* [Goal of the exercise]: Write out the listing beneath this instruction in its entirety, exactly as it reads.

* * * * * * * * *

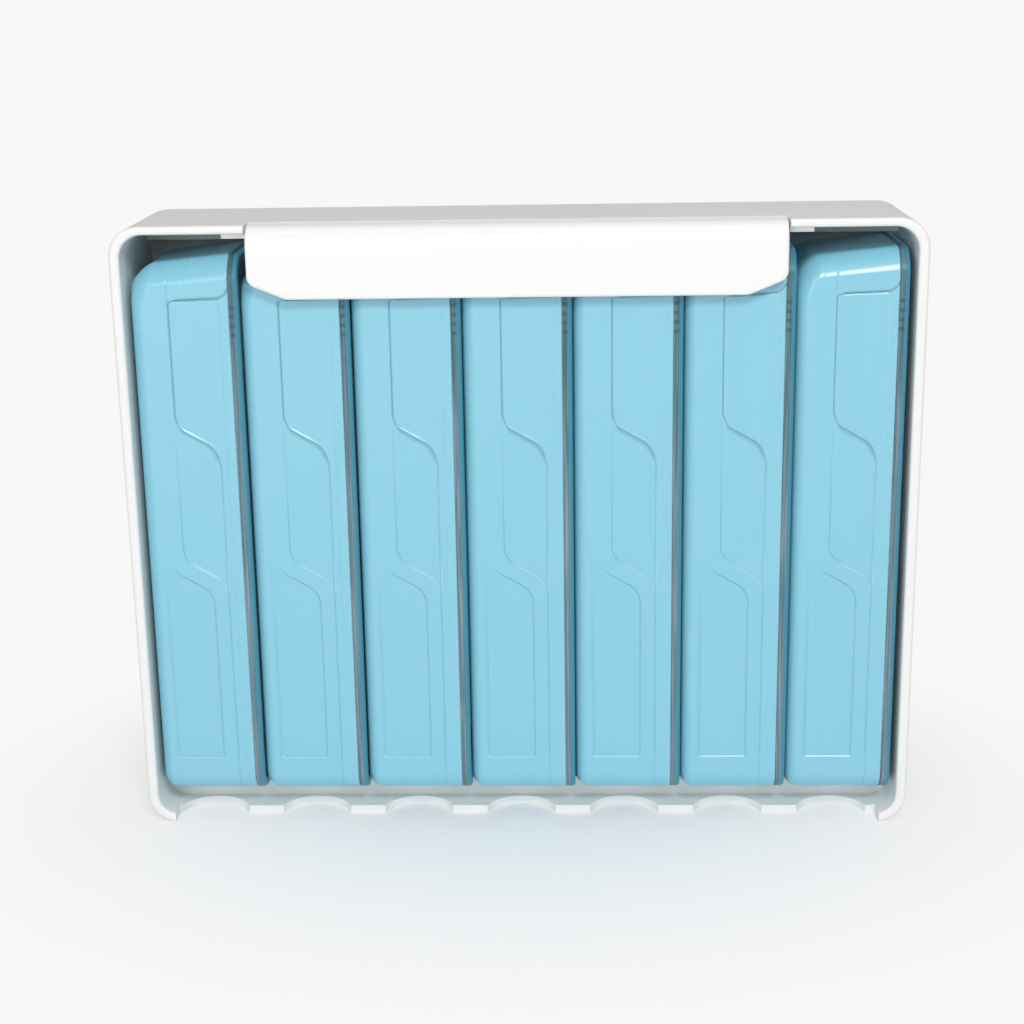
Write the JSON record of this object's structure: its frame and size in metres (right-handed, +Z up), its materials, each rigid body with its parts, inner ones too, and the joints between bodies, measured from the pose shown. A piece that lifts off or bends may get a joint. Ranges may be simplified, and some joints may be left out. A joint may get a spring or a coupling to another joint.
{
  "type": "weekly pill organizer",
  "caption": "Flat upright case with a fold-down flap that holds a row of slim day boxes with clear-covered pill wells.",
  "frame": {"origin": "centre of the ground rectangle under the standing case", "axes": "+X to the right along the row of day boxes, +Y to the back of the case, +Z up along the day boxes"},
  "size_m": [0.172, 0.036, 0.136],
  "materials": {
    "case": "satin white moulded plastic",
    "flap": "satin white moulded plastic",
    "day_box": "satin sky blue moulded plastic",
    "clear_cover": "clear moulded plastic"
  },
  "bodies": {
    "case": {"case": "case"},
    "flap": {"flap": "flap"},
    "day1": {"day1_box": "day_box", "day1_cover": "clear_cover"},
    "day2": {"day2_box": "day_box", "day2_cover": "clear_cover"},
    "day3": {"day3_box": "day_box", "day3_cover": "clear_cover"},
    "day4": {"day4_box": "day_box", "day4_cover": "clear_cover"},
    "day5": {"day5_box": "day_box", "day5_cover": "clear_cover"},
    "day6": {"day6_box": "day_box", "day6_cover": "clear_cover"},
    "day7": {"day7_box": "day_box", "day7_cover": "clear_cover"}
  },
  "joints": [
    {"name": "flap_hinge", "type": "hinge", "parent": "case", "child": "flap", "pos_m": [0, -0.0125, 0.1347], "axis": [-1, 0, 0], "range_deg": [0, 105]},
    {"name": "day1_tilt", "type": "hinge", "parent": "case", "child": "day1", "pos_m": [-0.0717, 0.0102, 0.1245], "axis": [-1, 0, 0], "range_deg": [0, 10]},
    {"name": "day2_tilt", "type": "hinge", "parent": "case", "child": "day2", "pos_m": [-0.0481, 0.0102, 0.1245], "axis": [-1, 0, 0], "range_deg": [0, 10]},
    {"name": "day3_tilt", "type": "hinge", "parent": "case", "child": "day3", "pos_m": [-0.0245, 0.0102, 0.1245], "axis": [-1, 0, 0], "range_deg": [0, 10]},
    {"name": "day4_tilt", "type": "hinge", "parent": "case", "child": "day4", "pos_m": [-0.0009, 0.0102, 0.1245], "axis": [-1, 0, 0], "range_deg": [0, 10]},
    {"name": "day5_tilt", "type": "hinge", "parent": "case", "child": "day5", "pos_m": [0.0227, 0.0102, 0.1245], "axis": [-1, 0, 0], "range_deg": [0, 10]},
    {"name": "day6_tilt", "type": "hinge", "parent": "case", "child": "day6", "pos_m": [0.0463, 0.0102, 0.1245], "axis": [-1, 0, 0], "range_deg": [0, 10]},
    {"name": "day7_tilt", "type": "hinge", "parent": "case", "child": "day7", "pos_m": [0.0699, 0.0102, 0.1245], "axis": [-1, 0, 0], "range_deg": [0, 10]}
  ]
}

* * * * * * * * *

* [Response below]:
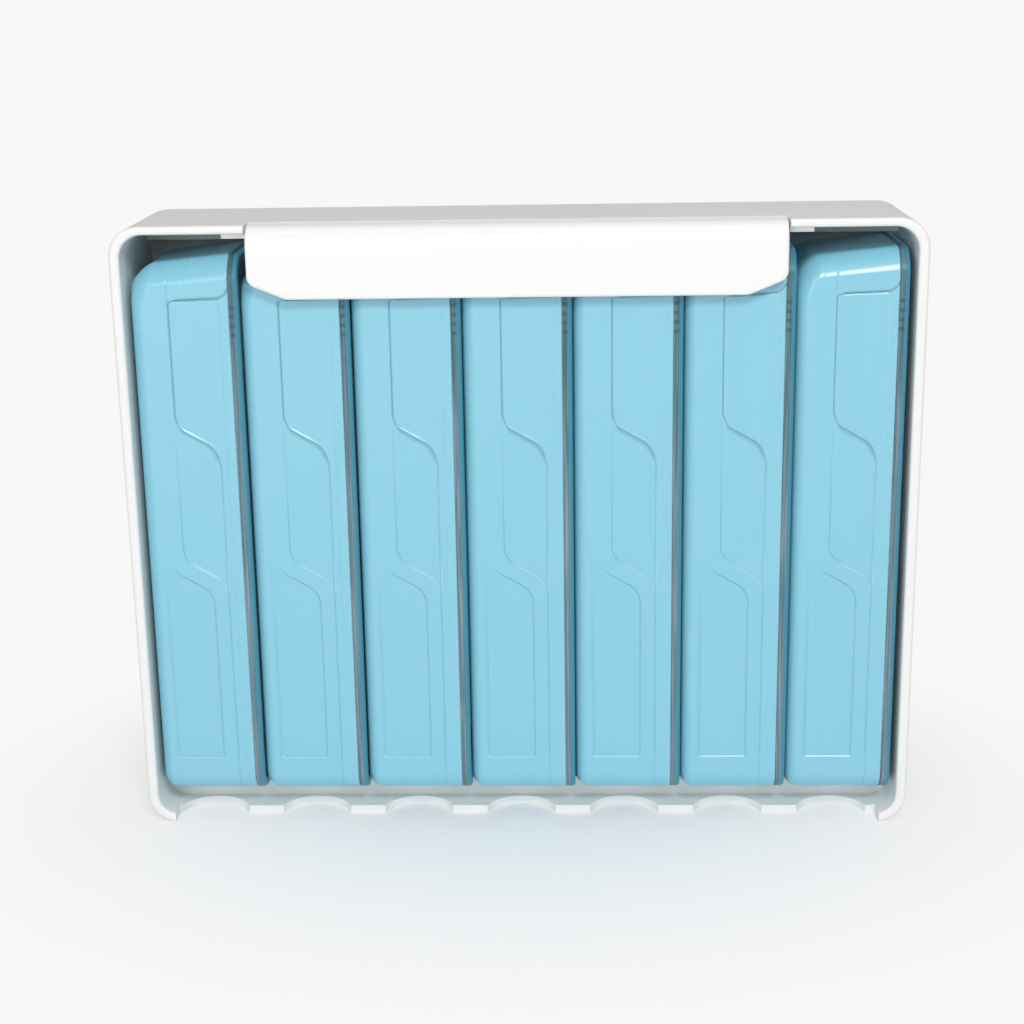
Write the JSON record of this object's structure: its frame and size in metres (right-handed, +Z up), its materials, each rigid body with its parts, inner ones too, and the joints between bodies, measured from the pose shown. A piece that lifts off or bends may get a joint. Ranges may be simplified, and some joints may be left out. A joint may get a spring or a coupling to another joint.
{
  "type": "weekly pill organizer",
  "caption": "Flat upright case with a fold-down flap that holds a row of slim day boxes with clear-covered pill wells.",
  "frame": {"origin": "centre of the ground rectangle under the standing case", "axes": "+X to the right along the row of day boxes, +Y to the back of the case, +Z up along the day boxes"},
  "size_m": [0.172, 0.036, 0.136],
  "materials": {
    "case": "satin white moulded plastic",
    "flap": "satin white moulded plastic",
    "day_box": "satin sky blue moulded plastic",
    "clear_cover": "clear moulded plastic"
  },
  "bodies": {
    "case": {"case": "case"},
    "flap": {"flap": "flap"},
    "day1": {"day1_box": "day_box", "day1_cover": "clear_cover"},
    "day2": {"day2_box": "day_box", "day2_cover": "clear_cover"},
    "day3": {"day3_box": "day_box", "day3_cover": "clear_cover"},
    "day4": {"day4_box": "day_box", "day4_cover": "clear_cover"},
    "day5": {"day5_box": "day_box", "day5_cover": "clear_cover"},
    "day6": {"day6_box": "day_box", "day6_cover": "clear_cover"},
    "day7": {"day7_box": "day_box", "day7_cover": "clear_cover"}
  },
  "joints": [
    {"name": "flap_hinge", "type": "hinge", "parent": "case", "child": "flap", "pos_m": [0, -0.0125, 0.1347], "axis": [-1, 0, 0], "range_deg": [0, 105]},
    {"name": "day1_tilt", "type": "hinge", "parent": "case", "child": "day1", "pos_m": [-0.0717, 0.0102, 0.1245], "axis": [-1, 0, 0], "range_deg": [0, 10]},
    {"name": "day2_tilt", "type": "hinge", "parent": "case", "child": "day2", "pos_m": [-0.0481, 0.0102, 0.1245], "axis": [-1, 0, 0], "range_deg": [0, 10]},
    {"name": "day3_tilt", "type": "hinge", "parent": "case", "child": "day3", "pos_m": [-0.0245, 0.0102, 0.1245], "axis": [-1, 0, 0], "range_deg": [0, 10]},
    {"name": "day4_tilt", "type": "hinge", "parent": "case", "child": "day4", "pos_m": [-0.0009, 0.0102, 0.1245], "axis": [-1, 0, 0], "range_deg": [0, 10]},
    {"name": "day5_tilt", "type": "hinge", "parent": "case", "child": "day5", "pos_m": [0.0227, 0.0102, 0.1245], "axis": [-1, 0, 0], "range_deg": [0, 10]},
    {"name": "day6_tilt", "type": "hinge", "parent": "case", "child": "day6", "pos_m": [0.0463, 0.0102, 0.1245], "axis": [-1, 0, 0], "range_deg": [0, 10]},
    {"name": "day7_tilt", "type": "hinge", "parent": "case", "child": "day7", "pos_m": [0.0699, 0.0102, 0.1245], "axis": [-1, 0, 0], "range_deg": [0, 10]}
  ]
}